EXERCISE INSTRUCTIONS
Restate the entire listing word for word.

MATERIAL
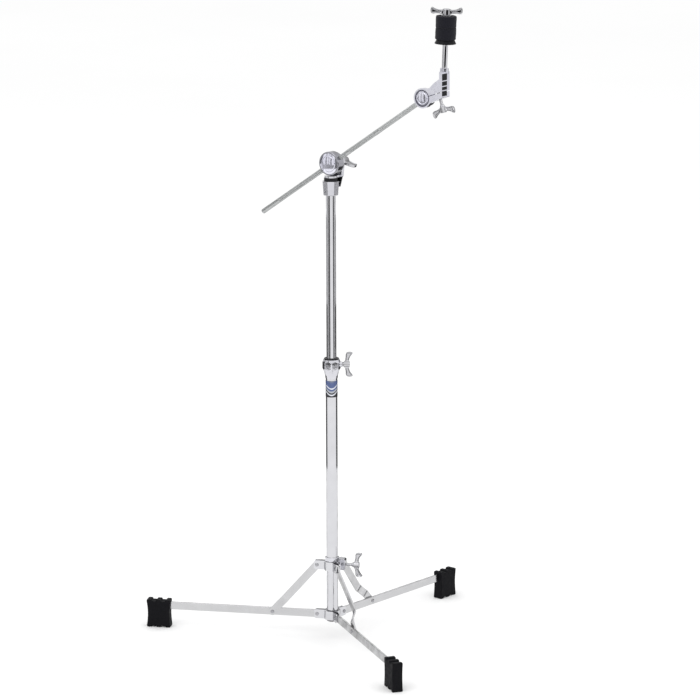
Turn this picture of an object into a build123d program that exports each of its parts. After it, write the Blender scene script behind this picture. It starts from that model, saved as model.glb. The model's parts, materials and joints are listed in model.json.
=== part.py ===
from build123d import *
import os
from math import atan2, cos, degrees, hypot, radians, sin

# Cymbal boom stand with a folding flat tripod base. Millimetres, +Z up.
# The origin is on the floor, on the axis of the column. -Y is the front.

# ---------------------------------------------------------------- driving sizes
RUNNING = 0.05          # radial clearance of a pin or screw that turns in its hole
AIR = 0.3               # gap between parts that move past each other

LOWER_TUBE_R = 11.1     # 7/8 inch tube
LOWER_TUBE_WALL = 1.2
LOWER_TUBE_BOTTOM = 33.0
LOWER_TUBE_TOP = 530.0
UPPER_TUBE_R = 9.525    # 3/4 inch tube
UPPER_TUBE_WALL = 1.2
UPPER_TUBE_BOTTOM = 385.0
UPPER_TUBE_TOP = 882.0

LEG_AZIMUTHS = {1: 168.9, 2: 48.9, 3: -71.1}
PIVOT_R = 29.5          # legs and braces both turn at this radius
LEG_PIVOT_Z = 43.2
SLIDER_PIVOT_Z = 142.0
BRACE_RIVET_R = 118.0   # where a brace is riveted to its leg
BAR_HEIGHT = 15.0
LEG_THICKNESS = 4.4
BRACE_THICKNESS = 3.0
LEG_END_R = 356.0

EAR_THICKNESS = 2.0
EAR_HEIGHT = 17.5
EAR_END_R = 35.2
HUB_CORE_R = 14.3
SHEET = 1.6
RIVET_R = 2.4
RIVET_HEAD_R = 3.6
RIVET_HEAD_HEIGHT = 1.5

FOOT_INNER_R = 322.0
FOOT_OUTER_R = 369.0
FOOT_HEIGHT = 55.5
FOOT_WIDTH = 20.0
FOOT_RIDGE = 3.0        # height of each cross ridge on the sole and the top

SCREW_R = 3.0
WING_SPAN = 47.0

COLLAR_BOTTOM = 512.8
COLLAR_TOP = 550.0
COLLAR_R = 17.4         # of the turned body, before its facets are cut
BUSHING_R = 13.0
HEIGHT_SCREW_Z = 539.5

BADGE_BOTTOM = 477.0
BADGE_TOP = 509.0
BADGE_THICKNESS = 0.4

SOCKET_BOTTOM = 866.6
SOCKET_TOP = 893.8
SOCKET_TOP_WIDTH = 31.0     # across flats
SOCKET_BOTTOM_WIDTH = 27.3
SWIVEL_STEM_R = 6.0
WASHER_R = 12.8
WASHER_TOP = 900.0
YOKE_PLATE_TOP = 903.6

BOOM_HEADING = 35.9     # degrees from +X towards -Y
TILT_Z = 926.8          # height of the boom's tilt axis
ARM_R = 4.75
ARM_W = -6.5            # the arm lies this far behind the column's axis
ARM_ELEVATION = 33.5
ARM_REAR = -198.0
DRUM_S = 255.3          # distance along the arm from tilt axis to tilter drum

DISC_R = 22.6
DRUM_R = 15.7
RING_R = 18.6
ROD_R = 5.0
ROD_THREAD_R = 4.0
ROD_LEAN = 2.4
ROD_P = 34.5            # rod's place along the boom's heading, from the drum axis
ROD_W = -9.9
SCREW_W = -5.0          # the clamp screw's place behind the column's axis
POST_END = 43.2         # the post's outer face
SEAT_T = 101.5          # the rod's fittings, measured up the rod from drum height
FELT_T = 109.3
FELT_R = 19.2
FELT_HEIGHT = 21.5
SLIT_ANGLE = 19.0


# ---------------------------------------------------------------- helpers
def write(name, *solids):
    """One node: one solid, or several separate solids of the same kind."""
    shape = solids[0] if len(solids) == 1 else Compound(children=list(solids))
    export_step(shape, f"parts/{name}.step")


def tube(outer, inner, low, high):
    return disc(outer, low, high) - disc(inner, low - 1, high + 1)


def disc(radius, low, high):
    return Pos(0, 0, (low + high) / 2) * Cylinder(radius, high - low)


def across(radius, y_low, y_high, x=0.0, z=0.0):
    """A cylinder that lies along Y."""
    middle = (y_low + y_high) / 2
    return Pos(x, middle, z) * Rot(90, 0, 0) * Cylinder(radius, y_high - y_low)


def block(x, y, z):
    """A box from three (low, high) pairs."""
    size = [high - low for low, high in (x, y, z)]
    return Pos(*[(low + high) / 2 for low, high in (x, y, z)]) * Box(*size)


def slab(sketch, thickness, y=0.0):
    """An XZ outline made thickness thick, with its middle at y."""
    return Pos(0, y, 0) * extrude(Plane.XZ * sketch, thickness / 2, both=True)


def outline(points, radius=0.0):
    """A closed face from points, with its corners rounded."""
    face = make_face(Polyline(*points, close=True))
    return fillet(face.vertices(), radius) if radius else face


def plate(sketch, low, high):
    """An XY outline extruded from low to high."""
    return Pos(0, 0, low) * extrude(sketch, high - low)


def octagon(width):
    """A regular octagon measured across its flats, with a flat towards -Y."""
    return Rot(0, 0, 22.5) * RegularPolygon(width / 2, 8, major_radius=False)


def rivet(y_low, y_high, heads):
    """A rivet along Y. heads holds -1 and 1 for the ends that have a head."""
    body = across(RIVET_R, y_low, y_high)
    for side in heads:
        face = y_high if side > 0 else y_low
        outer = face + side * RIVET_HEAD_HEIGHT
        head = across(RIVET_HEAD_R, min(face, outer), max(face, outer))
        rim = head.edges().group_by(Axis.Y)[-1 if side > 0 else 0]
        body += fillet(rim, RIVET_HEAD_HEIGHT * 0.8)
    return body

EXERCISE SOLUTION
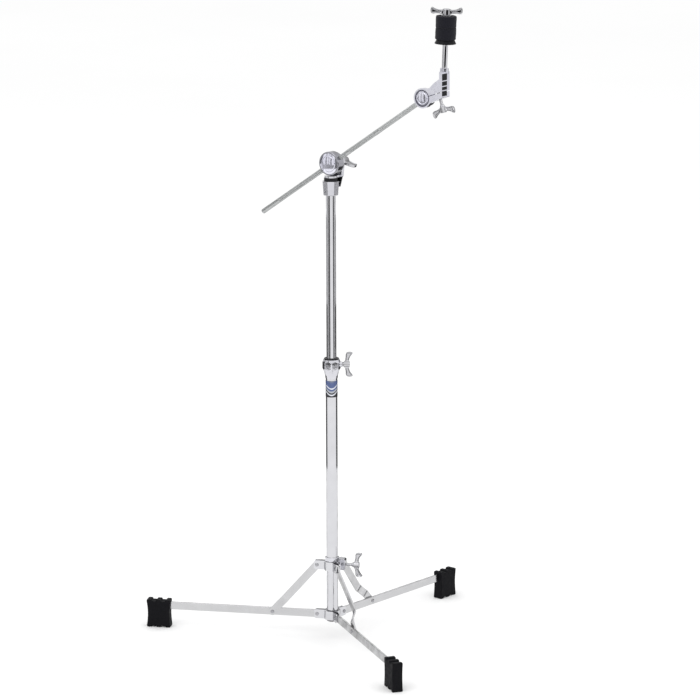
Turn this picture of an object into a build123d program that exports each of its parts. After it, write the Blender scene script behind this picture. It starts from that model, saved as model.glb. The model's parts, materials and joints are listed in model.json.
=== part.py ===
from build123d import *
import os
from math import atan2, cos, degrees, hypot, radians, sin

# Cymbal boom stand with a folding flat tripod base. Millimetres, +Z up.
# The origin is on the floor, on the axis of the column. -Y is the front.

# ---------------------------------------------------------------- driving sizes
RUNNING = 0.05          # radial clearance of a pin or screw that turns in its hole
AIR = 0.3               # gap between parts that move past each other

LOWER_TUBE_R = 11.1     # 7/8 inch tube
LOWER_TUBE_WALL = 1.2
LOWER_TUBE_BOTTOM = 33.0
LOWER_TUBE_TOP = 530.0
UPPER_TUBE_R = 9.525    # 3/4 inch tube
UPPER_TUBE_WALL = 1.2
UPPER_TUBE_BOTTOM = 385.0
UPPER_TUBE_TOP = 882.0

LEG_AZIMUTHS = {1: 168.9, 2: 48.9, 3: -71.1}
PIVOT_R = 29.5          # legs and braces both turn at this radius
LEG_PIVOT_Z = 43.2
SLIDER_PIVOT_Z = 142.0
BRACE_RIVET_R = 118.0   # where a brace is riveted to its leg
BAR_HEIGHT = 15.0
LEG_THICKNESS = 4.4
BRACE_THICKNESS = 3.0
LEG_END_R = 356.0

EAR_THICKNESS = 2.0
EAR_HEIGHT = 17.5
EAR_END_R = 35.2
HUB_CORE_R = 14.3
SHEET = 1.6
RIVET_R = 2.4
RIVET_HEAD_R = 3.6
RIVET_HEAD_HEIGHT = 1.5

FOOT_INNER_R = 322.0
FOOT_OUTER_R = 369.0
FOOT_HEIGHT = 55.5
FOOT_WIDTH = 20.0
FOOT_RIDGE = 3.0        # height of each cross ridge on the sole and the top

SCREW_R = 3.0
WING_SPAN = 47.0

COLLAR_BOTTOM = 512.8
COLLAR_TOP = 550.0
COLLAR_R = 17.4         # of the turned body, before its facets are cut
BUSHING_R = 13.0
HEIGHT_SCREW_Z = 539.5

BADGE_BOTTOM = 477.0
BADGE_TOP = 509.0
BADGE_THICKNESS = 0.4

SOCKET_BOTTOM = 866.6
SOCKET_TOP = 893.8
SOCKET_TOP_WIDTH = 31.0     # across flats
SOCKET_BOTTOM_WIDTH = 27.3
SWIVEL_STEM_R = 6.0
WASHER_R = 12.8
WASHER_TOP = 900.0
YOKE_PLATE_TOP = 903.6

BOOM_HEADING = 35.9     # degrees from +X towards -Y
TILT_Z = 926.8          # height of the boom's tilt axis
ARM_R = 4.75
ARM_W = -6.5            # the arm lies this far behind the column's axis
ARM_ELEVATION = 33.5
ARM_REAR = -198.0
DRUM_S = 255.3          # distance along the arm from tilt axis to tilter drum

DISC_R = 22.6
DRUM_R = 15.7
RING_R = 18.6
ROD_R = 5.0
ROD_THREAD_R = 4.0
ROD_LEAN = 2.4
ROD_P = 34.5            # rod's place along the boom's heading, from the drum axis
ROD_W = -9.9
SCREW_W = -5.0          # the clamp screw's place behind the column's axis
POST_END = 43.2         # the post's outer face
SEAT_T = 101.5          # the rod's fittings, measured up the rod from drum height
FELT_T = 109.3
FELT_R = 19.2
FELT_HEIGHT = 21.5
SLIT_ANGLE = 19.0


# ---------------------------------------------------------------- helpers
def write(name, *solids):
    """One node: one solid, or several separate solids of the same kind."""
    shape = solids[0] if len(solids) == 1 else Compound(children=list(solids))
    export_step(shape, f"parts/{name}.step")


def tube(outer, inner, low, high):
    return disc(outer, low, high) - disc(inner, low - 1, high + 1)


def disc(radius, low, high):
    return Pos(0, 0, (low + high) / 2) * Cylinder(radius, high - low)


def across(radius, y_low, y_high, x=0.0, z=0.0):
    """A cylinder that lies along Y."""
    middle = (y_low + y_high) / 2
    return Pos(x, middle, z) * Rot(90, 0, 0) * Cylinder(radius, y_high - y_low)


def block(x, y, z):
    """A box from three (low, high) pairs."""
    size = [high - low for low, high in (x, y, z)]
    return Pos(*[(low + high) / 2 for low, high in (x, y, z)]) * Box(*size)


def slab(sketch, thickness, y=0.0):
    """An XZ outline made thickness thick, with its middle at y."""
    return Pos(0, y, 0) * extrude(Plane.XZ * sketch, thickness / 2, both=True)


def outline(points, radius=0.0):
    """A closed face from points, with its corners rounded."""
    face = make_face(Polyline(*points, close=True))
    return fillet(face.vertices(), radius) if radius else face


def plate(sketch, low, high):
    """An XY outline extruded from low to high."""
    return Pos(0, 0, low) * extrude(sketch, high - low)


def octagon(width):
    """A regular octagon measured across its flats, with a flat towards -Y."""
    return Rot(0, 0, 22.5) * RegularPolygon(width / 2, 8, major_radius=False)


def rivet(y_low, y_high, heads):
    """A rivet along Y. heads holds -1 and 1 for the ends that have a head."""
    body = across(RIVET_R, y_low, y_high)
    for side in heads:
        face = y_high if side > 0 else y_low
        outer = face + side * RIVET_HEAD_HEIGHT
        head = across(RIVET_HEAD_R, min(face, outer), max(face, outer))
        rim = head.edges().group_by(Axis.Y)[-1 if side > 0 else 0]
        body += fillet(rim, RIVET_HEAD_HEIGHT * 0.8)
    return body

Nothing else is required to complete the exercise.